# Hans Werner Henze operas



## Mika (Jul 24, 2009)

Just listened this one :
http://www.amazon.co.uk/Henze-Die-B...3YWU/ref=sr_1_6?ie=UTF8&qid=1310234422&sr=8-6

It wasn't instant love this time. Someone might say boring, but I wouldn't say so. I need to work harder with this one


----------



## schigolch (Jun 26, 2011)

Perhaps. 

I attended one performance of "The Bassarids" in Madrid, at Teatro Real, a few years ago. It was definitely not love at first sight. 

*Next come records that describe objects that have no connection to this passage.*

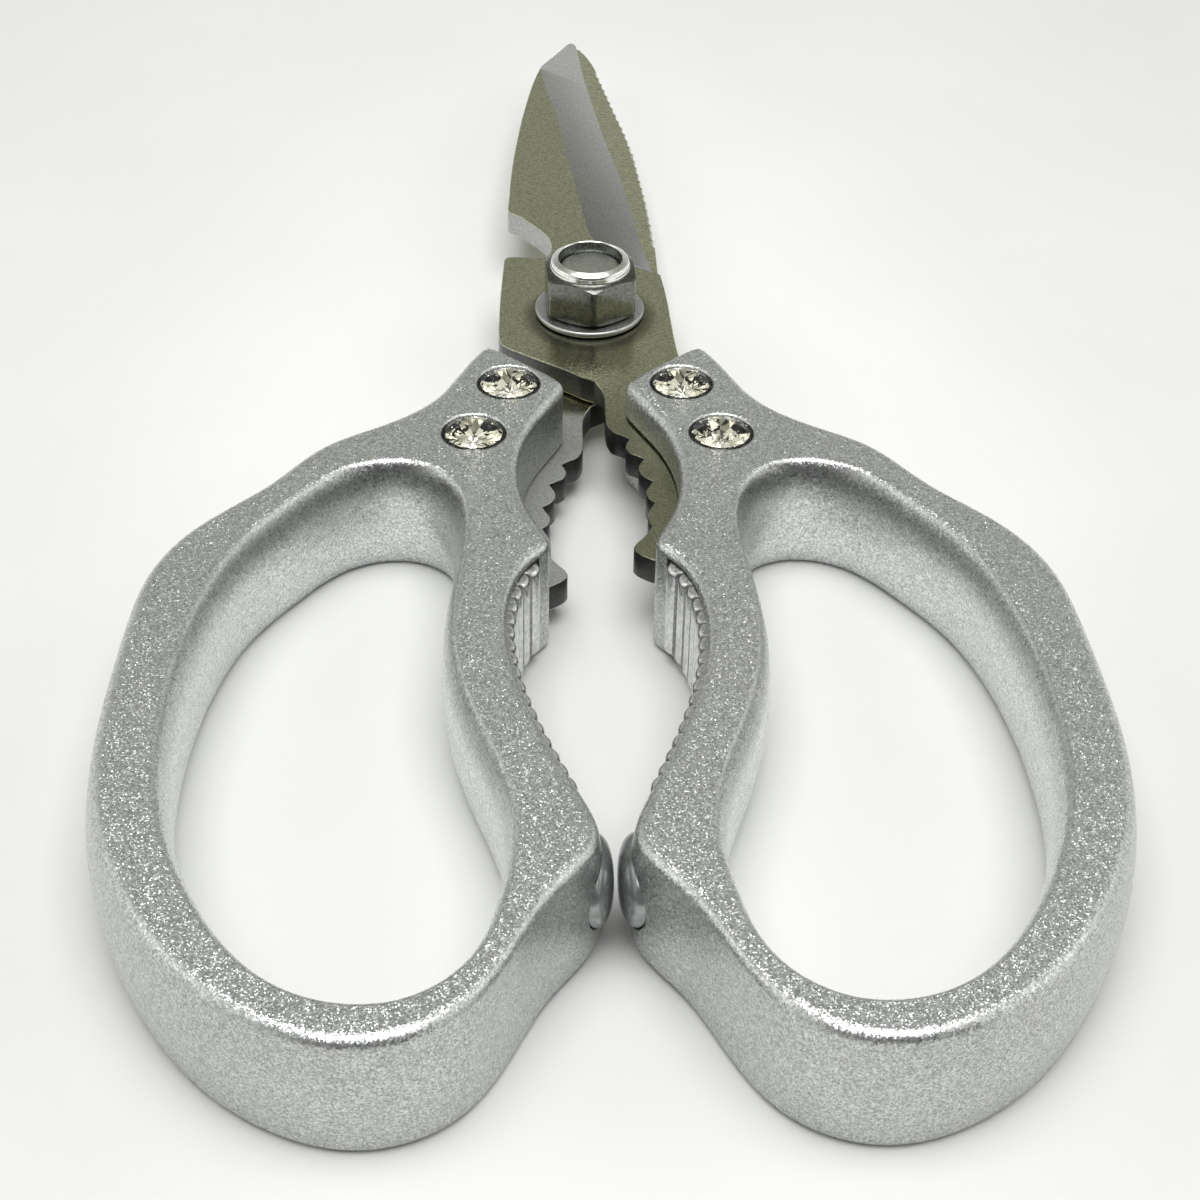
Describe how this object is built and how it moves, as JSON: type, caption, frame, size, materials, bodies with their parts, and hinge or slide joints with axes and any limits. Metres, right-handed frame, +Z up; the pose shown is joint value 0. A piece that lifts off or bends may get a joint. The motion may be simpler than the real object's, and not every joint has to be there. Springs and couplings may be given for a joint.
{
  "type": "kitchen shears",
  "caption": "Heavy-duty kitchen shears: looped cast handles with ribbed nutcracker jaws, toothed tangs, a notched blade and a bolted pivot with lock nut.",
  "frame": {"origin": "bottom centre of the bounding box of the closed shears lying flat, at the underside of the handles", "axes": "+X towards the handle that carries the upper blade, +Y from the handles towards the blade tips, +Z up along the pivot bolt towards the lock nut"},
  "size_m": [0.0928, 0.1966, 0.0158],
  "materials": {
    "handle_paint": "silver metallic flake paint over die-cast metal",
    "blade_steel": "satin ground",
    "pivot_steel": "polished plating",
    "rivet_steel": "satin",
    "jaw_metal": "cast, polished rib tops",
    "crystal": "faceted, warm clear",
    "pad": "smooth grey",
    "nylon": "natural nylon"
  },
  "bodies": {
    "left_half": {"left_handle": "handle_paint", "lower_blade": "blade_steel", "left_jaw_insert": "jaw_metal", "left_stop_pad": "pad", "left_front_rivet": "rivet_steel", "left_rear_rivet": "rivet_steel", "left_front_crystal": "crystal", "left_rear_crystal": "crystal", "pivot_bolt": "pivot_steel", "pivot_washer": "pivot_steel", "lock_nut": "pivot_steel", "lock_nut_insert": "nylon"},
    "right_half": {"right_handle": "handle_paint", "upper_blade": "blade_steel", "right_jaw_insert": "jaw_metal", "right_stop_pad": "pad", "right_front_rivet": "rivet_steel", "right_rear_rivet": "rivet_steel", "right_front_crystal": "crystal", "right_rear_crystal": "crystal"}
  },
  "joints": [
    {"name": "blade_pivot", "type": "hinge", "parent": "left_half", "child": "right_half", "pos_m": [0, 0.01971, 0.0071], "axis": [0, 0, 1], "range_deg": [0, 60]}
  ]
}
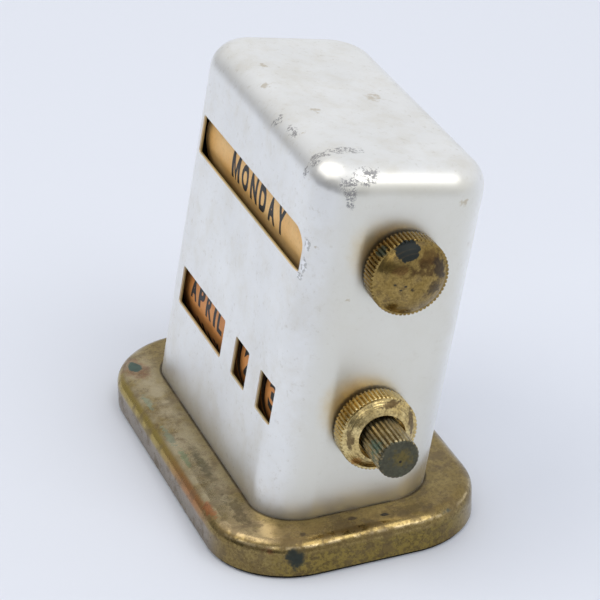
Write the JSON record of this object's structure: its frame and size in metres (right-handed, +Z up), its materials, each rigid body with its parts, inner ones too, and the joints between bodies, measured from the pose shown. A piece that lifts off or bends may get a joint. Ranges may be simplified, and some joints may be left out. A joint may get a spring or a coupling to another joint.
{
  "type": "flip desk calendar",
  "caption": "Leaning sheet-metal desk calendar on a rounded brass base: windows in the front show printed drums that side knobs turn to set weekday, month and date.",
  "frame": {"origin": "centre of the resting face under the base", "axes": "+Z up, +X to the right as the calendar is read and towards the knob pair, -Y towards the reader; the housing leans back 11 degrees towards +Y"},
  "size_m": [0.0814, 0.0492, 0.0687],
  "materials": {
    "satin_aluminium": "satin lacquered sheet, worn at the edges",
    "aged_brass": "aged brass with brown tarnish and verdigris",
    "inner_brass": "turned brass",
    "plated_steel": "dull plated steel sheet and rod",
    "spring_bronze": "spring bronze strip",
    "printed_paper": "yellowed printed paper",
    "card_drum": "rolled card tube",
    "card": "grey card",
    "black_felt": "black felt"
  },
  "bodies": {
    "case": {"base_felt": "black_felt", "base_card": "card", "base_tray": "aged_brass", "housing": "satin_aluminium", "drum_frame": "plated_steel", "frame_screws": "plated_steel", "upper_left_bush": "inner_brass", "upper_right_bush": "inner_brass", "lower_left_bush": "inner_brass", "lower_right_bush": "inner_brass"},
    "weekday_train": {"weekday_drum": "card_drum", "weekday_label": "printed_paper", "weekday_left_disc": "plated_steel", "weekday_right_disc": "plated_steel", "weekday_shaft": "plated_steel", "weekday_collar": "inner_brass", "weekday_spring_washer": "spring_bronze", "weekday_knob": "aged_brass"},
    "month_train": {"month_drum": "card_drum", "month_label": "printed_paper", "month_left_disc": "plated_steel", "month_right_disc": "plated_steel", "month_shaft": "inner_brass", "month_spring_washer": "spring_bronze", "month_knob": "aged_brass"},
    "tens_train": {"tens_drum": "card_drum", "tens_label": "printed_paper", "tens_left_disc": "plated_steel", "tens_right_disc": "plated_steel", "tens_shaft": "plated_steel", "tens_knob": "aged_brass"},
    "units_train": {"units_drum": "card_drum", "units_label": "printed_paper", "units_left_disc": "plated_steel", "units_right_disc": "plated_steel", "units_sleeve": "inner_brass", "units_spring_washer": "spring_bronze", "units_knob": "aged_brass"}
  },
  "joints": [
    {"name": "weekday_turn", "type": "hinge", "parent": "case", "child": "weekday_train", "pos_m": [0, 0.0085, 0.05043], "axis": [1, 0, 0], "continuous": true},
    {"name": "month_turn", "type": "hinge", "parent": "case", "child": "month_train", "pos_m": [0, 0.00312, 0.02275], "axis": [1, 0, 0], "continuous": true},
    {"name": "tens_turn", "type": "hinge", "parent": "case", "child": "tens_train", "pos_m": [0, 0.00312, 0.02275], "axis": [1, 0, 0], "continuous": true},
    {"name": "units_turn", "type": "hinge", "parent": "case", "child": "units_train", "pos_m": [0, 0.00312, 0.02275], "axis": [1, 0, 0], "continuous": true}
  ]
}
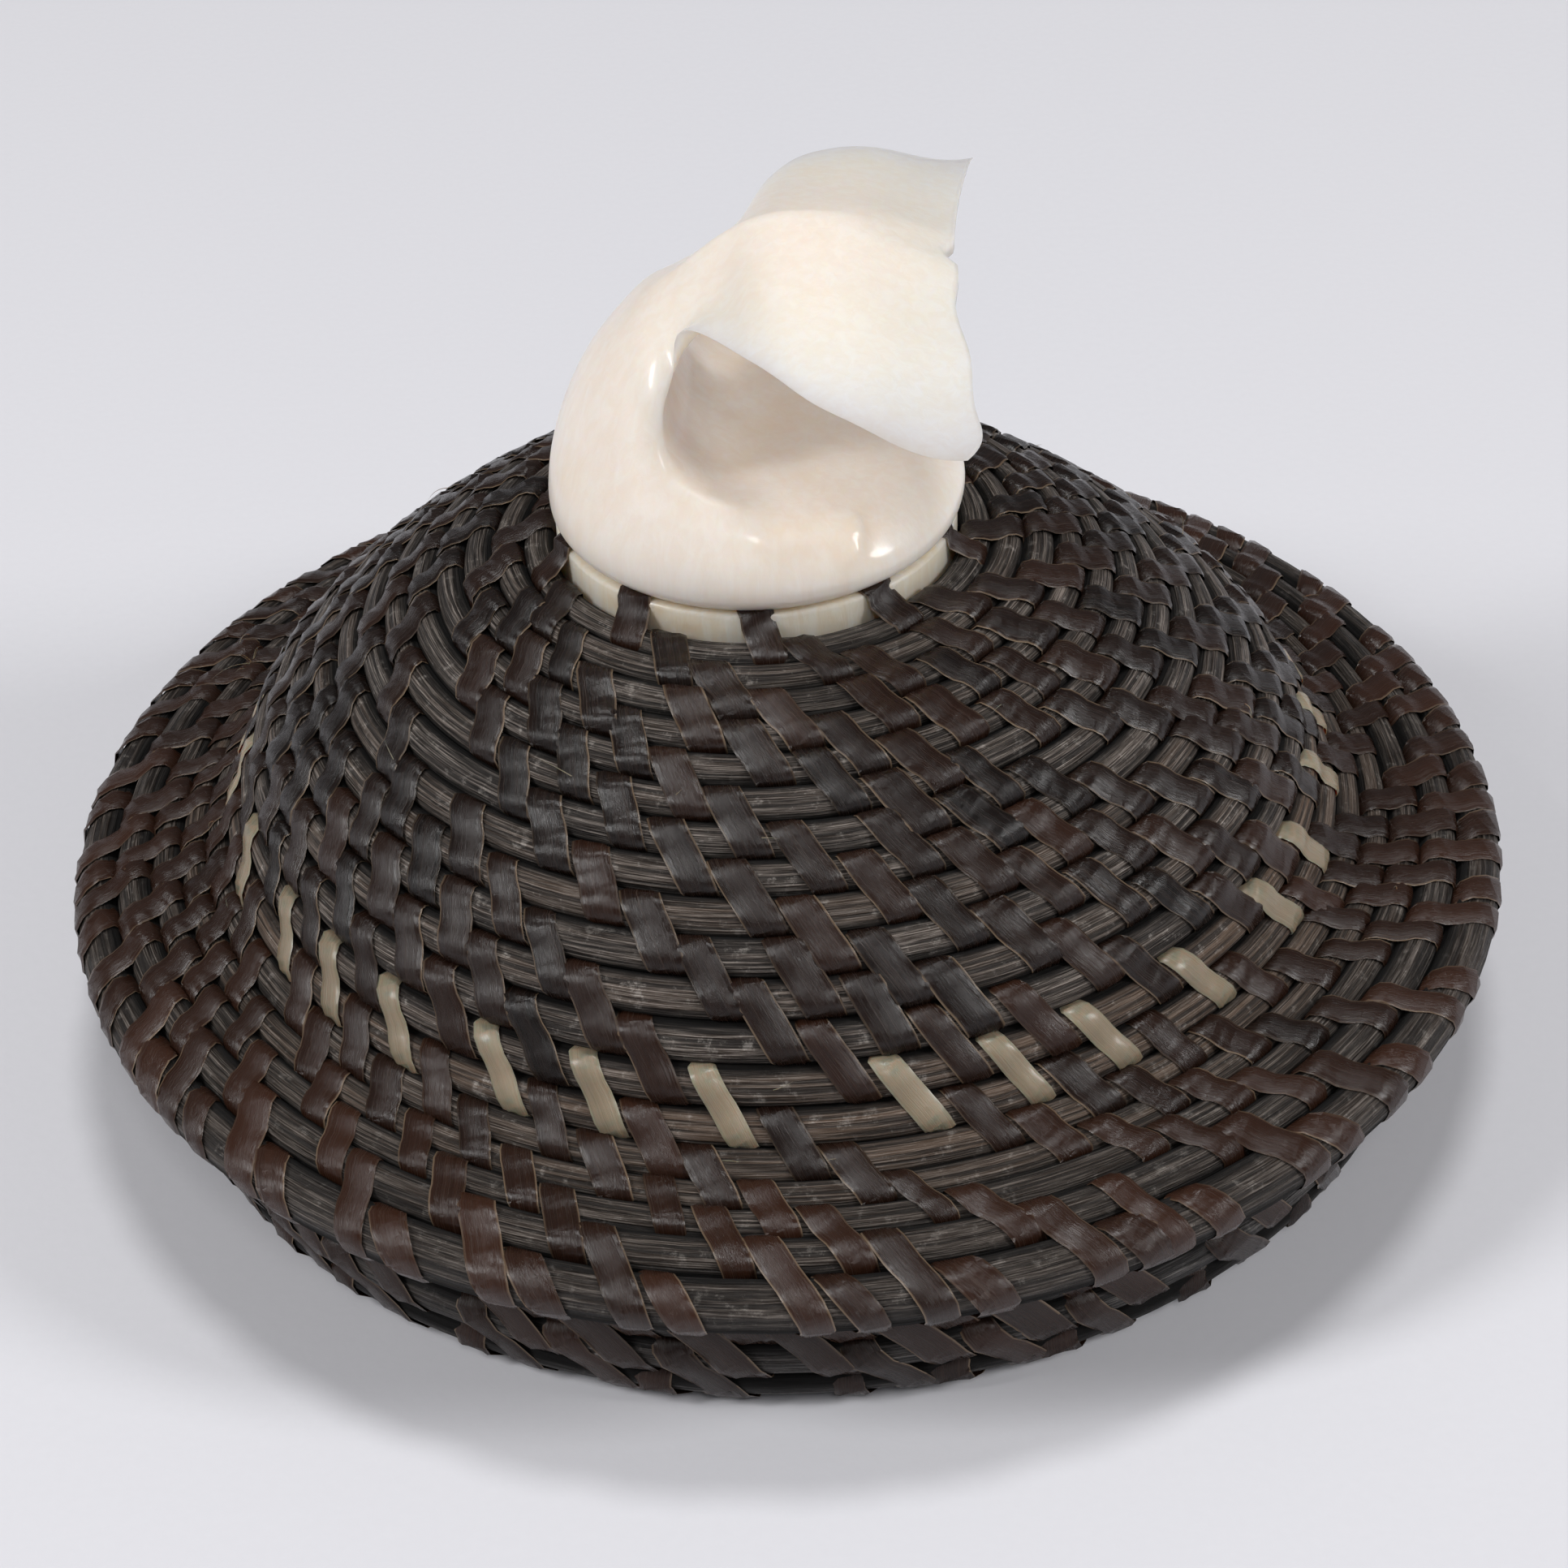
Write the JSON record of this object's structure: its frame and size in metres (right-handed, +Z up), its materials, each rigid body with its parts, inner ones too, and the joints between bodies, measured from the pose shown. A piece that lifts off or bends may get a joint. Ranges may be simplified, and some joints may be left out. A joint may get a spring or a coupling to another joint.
{
  "type": "baleen basket",
  "caption": "Small round coiled basket with a hat-shaped lid, ivory starting discs and a carved whale-tail finial as the lid's grip.",
  "frame": {"origin": "on the table, under the middle of the base; the lid's brim sets the box round it", "axes": "+Z up; front towards -Y; the flukes of the finial point to +X and their tips lie along Y"},
  "size_m": [0.1264, 0.1264, 0.077],
  "materials": {
    "baleen": "grey-black fibrous rod of split baleen, dull, with dusty streaks along the grain",
    "dark_splint": "flat baleen splints, near black to dark brown, glossy with fine lengthwise grain",
    "pale_splint": "pale, slightly translucent baleen splints of one decorative row",
    "ivory": "carved and polished ivory, creamy white with faint yellow mottling",
    "worn_ivory": "plain ivory, warmer and a little duller, with faint growth lines"
  },
  "bodies": {
    "basket": {"base_disc": "worn_ivory", "body_coil": "baleen"},
    "lid": {"lid_coil": "baleen", "lid_collar": "baleen", "lid_disc": "worn_ivory", "whale_tail_finial": "ivory", "finial_peg": "worn_ivory"}
  },
  "joints": [
    {"name": "lid_lift", "type": "slide", "parent": "basket", "child": "lid", "axis": [0, 0, 1], "range_m": [0, 0.06]}
  ]
}
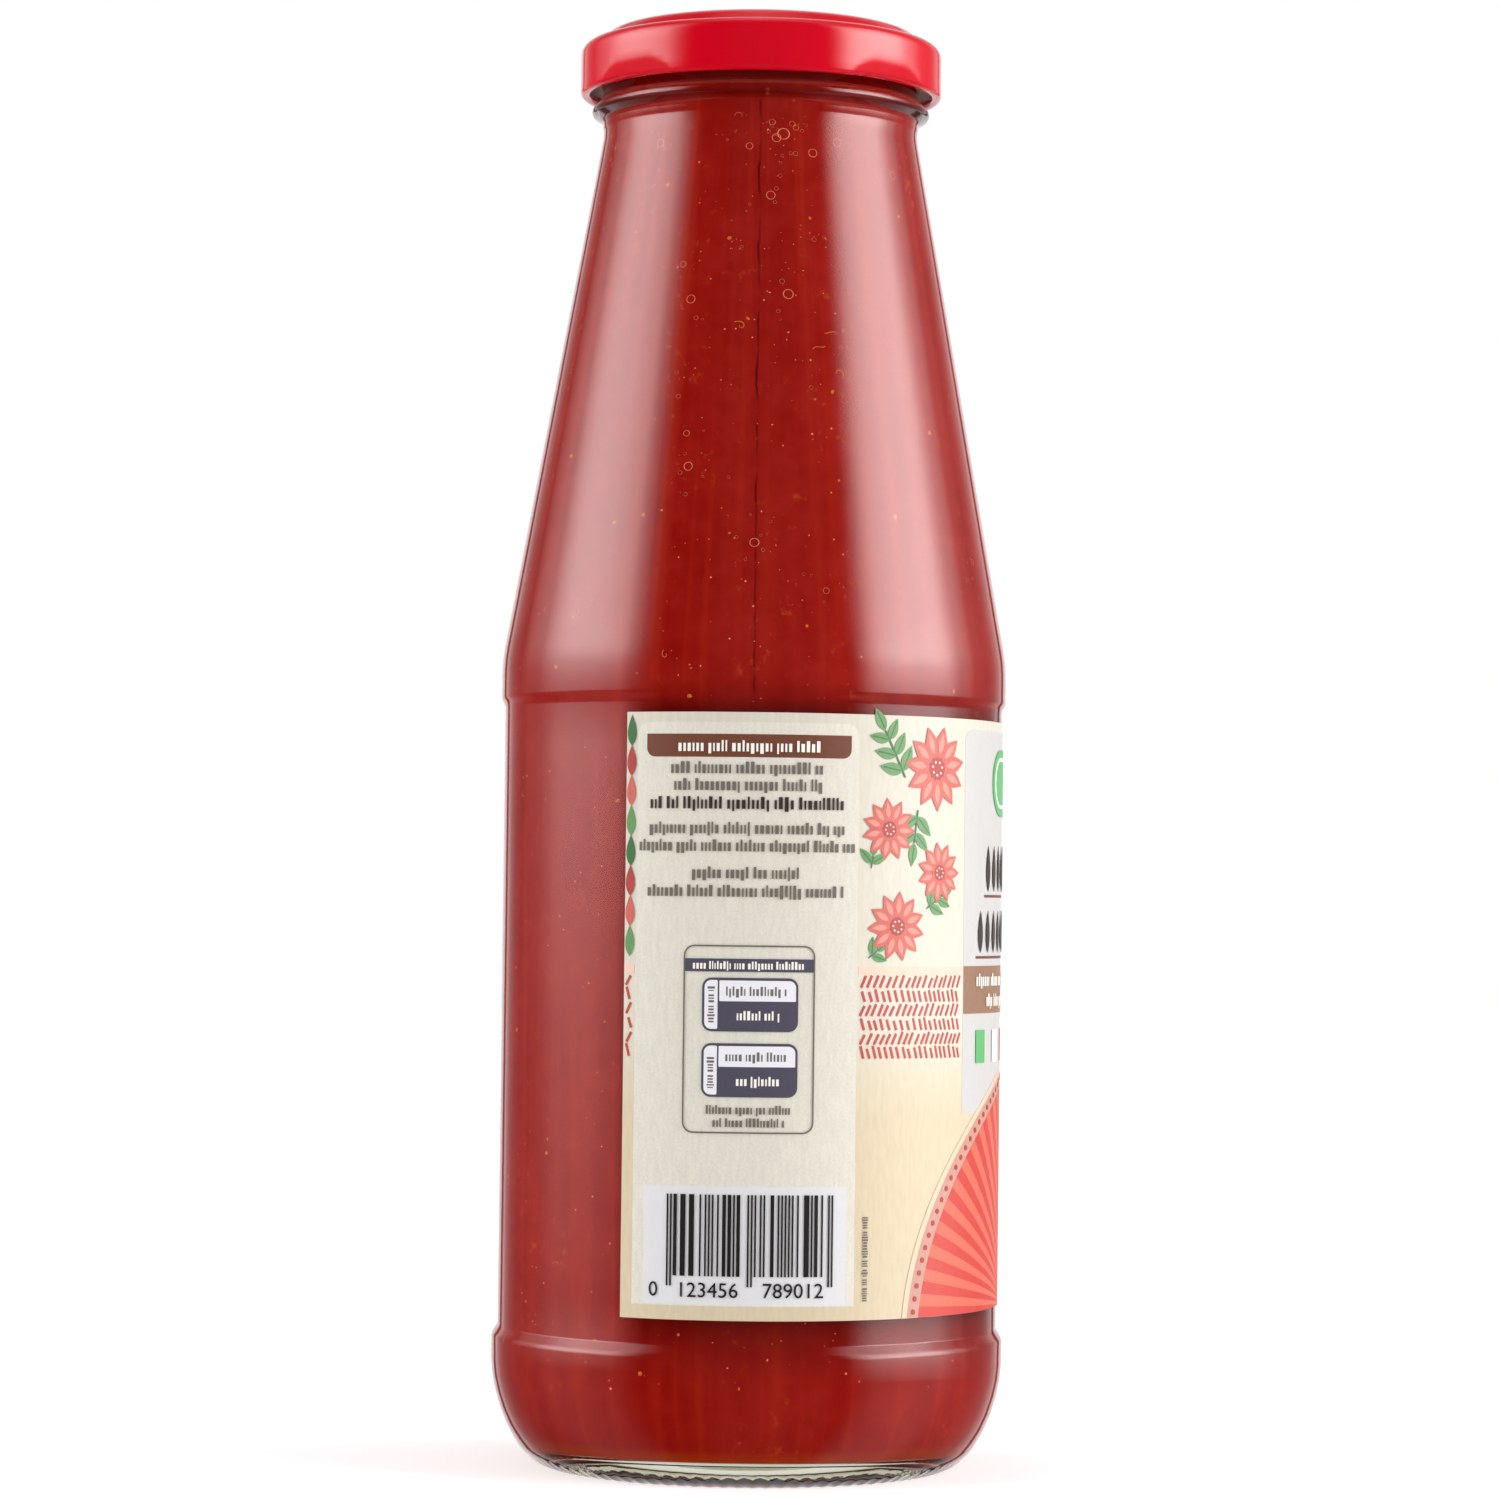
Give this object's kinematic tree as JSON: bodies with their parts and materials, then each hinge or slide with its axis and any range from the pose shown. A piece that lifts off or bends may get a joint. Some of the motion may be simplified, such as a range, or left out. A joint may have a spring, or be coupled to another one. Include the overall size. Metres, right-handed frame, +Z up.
{
  "type": "glass bottle of tomato pulp",
  "caption": "Tall cone-shouldered glass bottle filled with tomato pulp, with a paper label round its straight panel and a red twist-off metal cap.",
  "frame": {"origin": "middle of the bearing ring under the base, on the surface the bottle stands on", "axes": "+Z up along the bottle's axis to the cap; the label's first edge and its text panel face -Y, and the label runs on round the +X side"},
  "size_m": [0.0786, 0.0786, 0.2223],
  "materials": {
    "glass": "clear flint glass with a faint green edge, smooth and glossy",
    "pulp": "opaque deep red tomato pulp, wet against the glass, with fine fibres, seeds and small bubbles",
    "cap": "glossy bright red lacquer on tinplate",
    "seal": "soft pale sealing compound",
    "label": "semi-gloss printed paper, cream with a beige text panel"
  },
  "bodies": {
    "root": {"bottle": "glass", "pulp": "pulp", "cap": "cap", "seal": "seal", "label": "label"}
  },
  "joints": []
}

In this moment, I'd say it's not even love at third sight, I much prefer other Henze's pieces like "Boulevard Solitude", "L'Upupa", "Elegy for Young Lovers" or "Das verratene Meer / Gogo No Eiko".


----------



## amfortas (Jun 15, 2011)

I'm definitely overdue to check out this opera! It's based on what I consider to be the greatest Greek tragedy, one of my favorite plays of all time. Too bad there's no DVD available, as I know the story itself can make for powerful theatre.


----------



## FragendeFrau (May 30, 2011)

Ha! I saw this at the English National Opera in 1974. I think Henze himself conducted. I really disliked it. *shrug* There were only two operas during my life in London that I saw and didn't like and The Bassarids was one of them. The other one was a premiere at the Royal Opera House: The Ice Break, by Michael Tippett.

You can't like everything!


----------